-- Start of Supplied records --
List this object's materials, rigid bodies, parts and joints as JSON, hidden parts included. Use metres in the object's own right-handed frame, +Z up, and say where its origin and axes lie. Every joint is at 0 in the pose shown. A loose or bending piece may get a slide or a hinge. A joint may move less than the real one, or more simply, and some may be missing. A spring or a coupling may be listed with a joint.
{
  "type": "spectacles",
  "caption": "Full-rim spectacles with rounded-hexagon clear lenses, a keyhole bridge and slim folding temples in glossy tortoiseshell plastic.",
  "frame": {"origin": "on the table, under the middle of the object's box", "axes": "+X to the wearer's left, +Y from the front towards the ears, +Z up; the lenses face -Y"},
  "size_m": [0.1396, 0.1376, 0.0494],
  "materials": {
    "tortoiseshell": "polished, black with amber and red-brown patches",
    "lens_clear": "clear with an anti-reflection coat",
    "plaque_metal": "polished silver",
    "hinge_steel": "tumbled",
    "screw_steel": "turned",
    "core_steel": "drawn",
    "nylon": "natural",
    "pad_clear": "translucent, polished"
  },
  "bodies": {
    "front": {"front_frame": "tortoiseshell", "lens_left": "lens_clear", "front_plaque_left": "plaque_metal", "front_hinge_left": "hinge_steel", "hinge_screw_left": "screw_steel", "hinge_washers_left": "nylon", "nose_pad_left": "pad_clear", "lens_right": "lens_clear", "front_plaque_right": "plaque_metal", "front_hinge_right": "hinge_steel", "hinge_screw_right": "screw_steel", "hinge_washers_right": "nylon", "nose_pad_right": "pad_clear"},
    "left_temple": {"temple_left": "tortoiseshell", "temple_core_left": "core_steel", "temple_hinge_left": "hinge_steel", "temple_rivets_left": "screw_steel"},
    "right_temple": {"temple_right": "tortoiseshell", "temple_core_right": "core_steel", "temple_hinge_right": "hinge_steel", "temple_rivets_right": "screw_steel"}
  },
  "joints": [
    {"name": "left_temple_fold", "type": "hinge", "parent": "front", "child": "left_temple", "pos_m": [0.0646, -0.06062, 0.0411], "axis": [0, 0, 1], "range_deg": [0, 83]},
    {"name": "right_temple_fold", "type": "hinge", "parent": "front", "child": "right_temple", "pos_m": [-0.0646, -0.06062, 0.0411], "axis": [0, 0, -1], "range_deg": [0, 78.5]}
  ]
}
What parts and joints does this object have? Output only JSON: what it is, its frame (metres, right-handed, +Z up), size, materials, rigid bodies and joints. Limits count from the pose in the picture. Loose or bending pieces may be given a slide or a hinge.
-- End of Supplied records --
Task brief: Copy out each line that contains the word "this".

Completed task:
List this object's materials, rigid bodies, parts and joints as JSON, hidden parts included. Use metres in the object's own right-handed frame, +Z up, and say where its origin and axes lie. Every joint is at 0 in the pose shown. A loose or bending piece may get a slide or a hinge. A joint may move less than the real one, or more simply, and some may be missing. A spring or a coupling may be listed with a joint.
What parts and joints does this object have? Output only JSON: what it is, its frame (metres, right-handed, +Z up), size, materials, rigid bodies and joints. Limits count from the pose in the picture. Loose or bending pieces may be given a slide or a hinge.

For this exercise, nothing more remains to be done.